Photos released by the Chinese navy on Saturday show armed fighter jets that military experts say operated out of an airstrip on Woody Island in the Paracel archipelago, the South China Morning Post reports.

The Paracels, along with the larger Spratly Islands to the southeast, are the subject of an increasingly tense territorial dispute between China and several of its smaller regional neighbors, notably Vietnam and the Philippines. Ignoring the maritime boundaries of nearby states, China has occupied and artificially expanded some islets, putatively for military purposes.

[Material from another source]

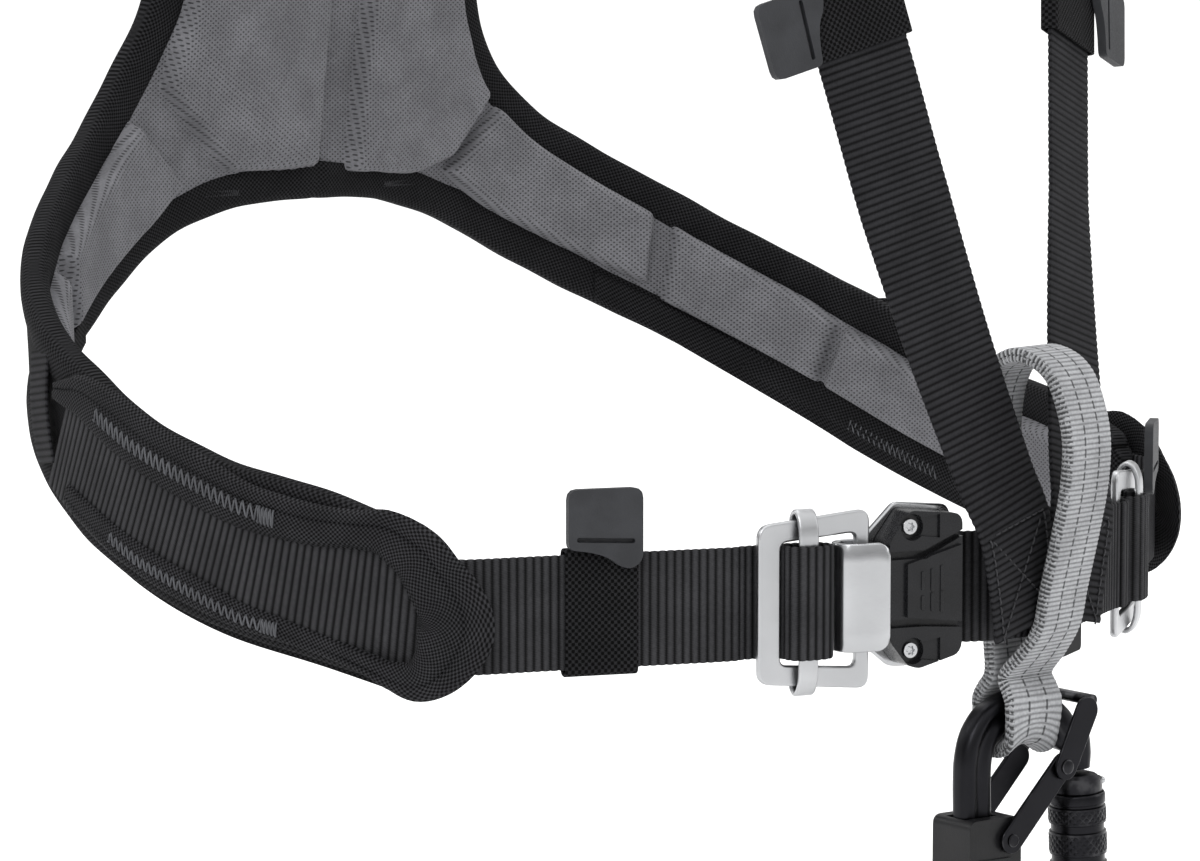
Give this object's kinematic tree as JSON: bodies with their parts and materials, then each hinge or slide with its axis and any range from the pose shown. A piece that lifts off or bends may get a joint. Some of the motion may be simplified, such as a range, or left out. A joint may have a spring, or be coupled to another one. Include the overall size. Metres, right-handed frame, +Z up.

Last week, the U.S. Navy sent a guided-missile destroyer within the 12-nautical-mile radius zone surrounding reefs in the Spratly archipelago, saying the ship was merely “exercising the right of freedom of navigation in international waters” — a tacit rejection of Beijing’s territorial claims. The gesture infuriated Chinese officials, including Chinese Navy chief Admiral Wu Shengli, who told Admiral John Richardson, his American counterpart, that a similar “dangerous [and] provocative act” could in the future lead to war between the two superpowers.

The U.S. has not yet publicly responded to the Chinese naval exercises.

“It’s a signal China sent to the US that it is serious about its claims,” Xu Guangyu, a retired Chinese general, told the Post. “This is the minimum level of response China should have, or it will fail the expectation of its people.”